If you’re also feeling like everything is more expensive, I can tell you: it’s not your imagination. The USDA reported that from 2021 to 2022, poultry increased in price by 14.6% and cereals and baked goods jumped 13%. Wondering why you’re considering a membership to Costco just for the eggs? They’re up a whopping 32.2%.
I looked at the bread we buy every week, and from last year to this year, it’s up 44 cents a loaf. That may not sound like a lot, but if you imagine every item you buy has gone up that much, on an order of 50 grocery items, you’ve just spent an extra $22. And $22 per week adds up to nearly $90 a month on a budget you were already probably scraping by to stick to.
Every mom I know is feeling that tightness in her chest when it’s time to do the grocery shopping
Groceries shouldn't be a privilege. Shopping for food for your family isn’t some kind of luxury trip — all of us should be able to buy our kids the cereal they want without mentally calculating if we can still get the deli turkey we prefer or having to drive to another store in the middle of what is already a packed, busy day.
I want grocery shopping to be enjoyable again, but I don’t know what the answer is. I’m not savvy enough to know anything about how inflation really works or how to fight the Big Egg Company or whatever needs to be done. But I do know I’m not alone. Every mom I know is feeling that tightness in her chest when it’s time to do the grocery shopping, worried she’s going to overspend, wondering if the store she’s chosen will have everything she needs (convenient) but will also be about $35 more than if she had gone to two other stores to get everything (extremely inconvenient). We want to buy Valentine’s Day sprinkles for our kids so we can have a special ~memory~ and then we feel sick at spending almost $4 on tiny sugar bits that will mostly end up on the floor. We are policing the snacks in the house, making sure the kids only eat a certain amount, not because we don’t want them to enjoy their food, but that $5 bag of chips has to make it through an entire week of school lunches.
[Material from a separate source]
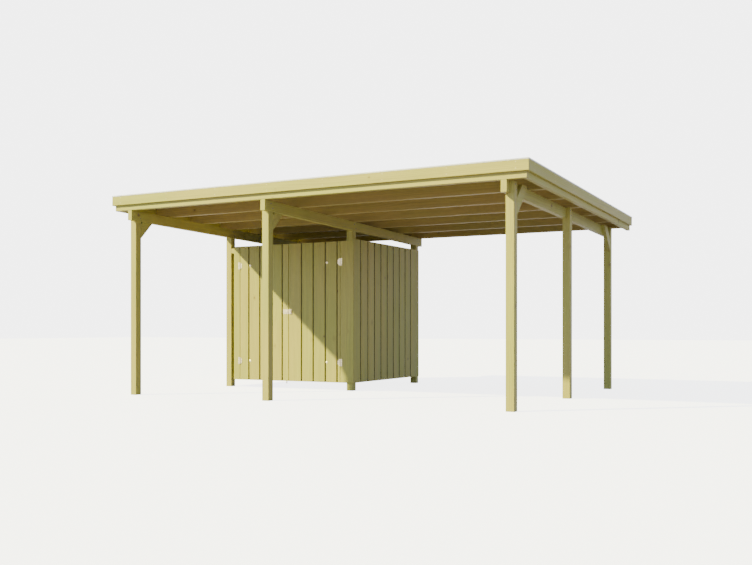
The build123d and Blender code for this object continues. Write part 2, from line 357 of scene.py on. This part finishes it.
def zinc(name, kind):
    finish = zincFinish[kind]
    material, tree, shader = newMaterial(name)
    place = objectPlace(tree)
    luck = cellPattern(tree, place, finish["spangle"])[1]
    clouds = noise(tree, place, zincFinish["clouds"])
    flakes = maths(tree, "MULTIPLY", luck[0], zincFinish["spangleShare"])
    amount = maths(tree, "ADD", flakes, maths(tree, "MULTIPLY", clouds, zincFinish["cloudShare"]))
    base = blendColours(tree, amount, finish["light"], finish["dark"])
    tree.links.new(base, shader.inputs["Base Color"])
    shader.inputs["Metallic"].default_value = zincFinish["metallic"]
    smoothest = finish["roughness"] - zincFinish["smoother"]
    roughest = finish["roughness"] + zincFinish["rougher"]
    feed(tree, shader.inputs["Roughness"], spread(tree, clouds, *mostOfNoise, smoothest, roughest))
    bumped(tree, shader, clouds, *zincFinish["bump"])
    return material


zincFittings = zinc("zincFittings", "fittings")
coachZinc = zinc("coachZinc", "coach")
boltSteel = zinc("boltSteel", "bolts")
trimSheet = zinc("trimSheet", "trim")


# Roof felt
feltFinish = {
    "stone": (0.038, 0.042, 0.050, 1),
    "light": (0.105, 0.112, 0.130, 1),
    "tar": (0.010, 0.010, 0.011, 1),
    "grain": 900.0,
    "clouds": (1.7, 4.0, 0.55),            # scale, detail, roughness
    "cloudTones": (0.60, 0.90),
    "rowTones": (0.70, 1.15),
    "roughness": 0.92,
    "bump": (0.5, 0.0012),
}


def mineralFelt():
    material, tree, shader = newMaterial("mineralFelt")
    place = objectPlace(tree)
    grit, luck = cellPattern(tree, place, feltFinish["grain"])
    clouds = noise(tree, place, *feltFinish["clouds"])
    amount = maths(tree, "MULTIPLY", luck[0], spread(tree, clouds, *mostOfNoise, *feltFinish["cloudTones"]))
    rowTone = spread(tree, luckOfBoard(tree), 0.0, 1.0, *feltFinish["rowTones"])
    amount = maths(tree, "MULTIPLY", amount, rowTone)
    base = blendColours(tree, amount, feltFinish["stone"], feltFinish["light"])
    base = blendColours(tree, attribute(tree, "jointShadeAndTar"), base, feltFinish["tar"])
    tree.links.new(base, shader.inputs["Base Color"])
    shader.inputs["Roughness"].default_value = feltFinish["roughness"]
    bumped(tree, shader, grit.outputs["Distance"], *feltFinish["bump"])
    return material


feltSurface = mineralFelt()
print("materials made")


# Mesh helpers
axisX, axisY, axisZ = 0, 1, 2
squarely = 0.95            # a normal's share along an axis from which a face counts as facing it
hair = 1e-6                # an edge shorter than this along an axis doesn't run along it


def startPiece():
    bm = bmesh.new()
    bm.verts.layers.float.new("boardNo")
    # a mark for painted shade in the joints, and for the felt's tar
    bm.loops.layers.float.new("jointShadeAndTar")
    return bm


def addBlock(bm, low, high, number, ease=0.0, steps=1, edgeAxis=axisX):
    # a block between two corners, with the edges that run along edgeAxis eased
    before = set(bm.verts)
    middle = [(a + b) / 2 for a, b in zip(low, high)]
    sizes = [b - a for a, b in zip(low, high)]
    place = Matrix.Translation(middle) @ Matrix.Diagonal((*sizes, 1))
    made = bmesh.ops.create_cube(bm, size=1, matrix=place)["verts"]
    if ease:
        edges = {e for v in made for e in v.link_edges}
        edges = {e for e in edges if abs((e.verts[0].co - e.verts[1].co)[edgeAxis]) > hair}
        bmesh.ops.bevel(bm, geom=list(edges), offset=ease, affect="EDGES", segments=steps, profile=0.5,
                        material=-1)
    layer = bm.verts.layers.float["boardNo"]
    new = [v for v in bm.verts if v not in before]
    for v in new:
        v[layer] = number
    return new


def darkenFaces(bm, verts, chosen, level=1.0):
    # marks the faces of a block that lie down in a joint, out of the light, for painted shade; the felt's
    # tar takes the same mark
    layer = bm.loops.layers.float["jointShadeAndTar"]
    for face in {f for v in verts for f in v.link_faces}:
        face.normal_update()
        if chosen(face.normal):
            for loop in face.loops:
                loop[layer] = level


def finishPiece(bm, name, body, material, place=None):
    if place is not None:
        bmesh.ops.transform(bm, matrix=place, verts=bm.verts)
    bmesh.ops.recalc_face_normals(bm, faces=bm.faces)
    mesh = bpy.data.meshes.new(name)
    bm.to_mesh(mesh)
    bm.free()
    mesh.materials.append(material)
    piece = addObject(name, mesh)
    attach(piece, body)
    return piece


# Frame timber and ironwork: the solids keep their shape and take their finish
finishes = (
    (("post_",), timberAlongZ),
    (("beam_", "rim_left", "rim_right", "fascia_left", "fascia_right"), timberAlongY),
    (("rafter_",), rafterTimber),
    (("rim_front", "fascia_front", "fascia_rear", "door_header", "door_ledges"), timberAlongX),
    (("brace_right_rear",), braceRear),
    (("brace_left_front", "brace_middle_front", "brace_right_front"), braceFront),
    (("door_jamb",), jambShadedTimber),
    (("ledge_bolts",), coachZinc),
    (("hinge_", "door_latch", "latch_keeper", "drop_bolt"), zincFittings),
    (("edge_trim",), trimSheet),
)
for starts, material in finishes:
    for name in nodes:
        if name.startswith(starts):
            for materialSlot in nodes[name].material_slots:
                materialSlot.material = material
print("frame timber finished")


# Wall boards
wallBoards = {
    "thick": 0.020,
    "bottom": 0.103,
    "frontTop": 1.971,
    "sideTop": 1.996,
    "joint": 0.020,        # open width of the joint on the face
    "tongueDepth": 0.0155, # from the face to the tongue
    "tongueThick": 0.003,  # the rest is a shallow joint on the back
    "tongueHold": 0.001,   # how far a tongue reaches into the boards beside it
    "ease": 0.0030,
    "easeSteps": 2,
    "cover": 0.188,
    "leftStart": 0.060,    # the left wall starts this far behind the front face of the posts
}
# Each wall's boards lie along way, measured from origin, and face outward. The photo's joints are paler in
# the front wall than in the right one, so the painted shade in the joints differs too, wall by wall.
walls = {
    "front": {"origin": (leftPosts, frontFace, 0), "way": (1, 0, 0), "outward": (0, -1, 0),
              "top": wallBoards["frontTop"], "paintedJointShade": 0.65},
    "right": {"origin": (rightFace, 0, 0), "way": (0, 1, 0), "outward": (1, 0, 0),
              "top": wallBoards["sideTop"], "paintedJointShade": 1.0},
    "left": {"origin": (leftFace, 0, 0), "way": (0, 1, 0), "outward": (-1, 0, 0),
             "top": wallBoards["sideTop"], "paintedJointShade": 1.0},
    "rear": {"origin": (0, rearFace, 0), "way": (1, 0, 0), "outward": (0, 1, 0),
             "top": wallBoards["sideTop"], "paintedJointShade": 1.0},
}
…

And we are walking up and down the aisles of grocery stores, mentally calculating how much we’ve spent. It’s relentless, and now there is the added bonus of playing The Price is Right except there are no prizes or anyone cheering for you as you rummage through eight different store apps on your phone, comparing the prices of blueberries. Maybe it’s like Supermarket Sweep. Only when you get to the end, your stomach sinks at the total. (And you forgot the milk.)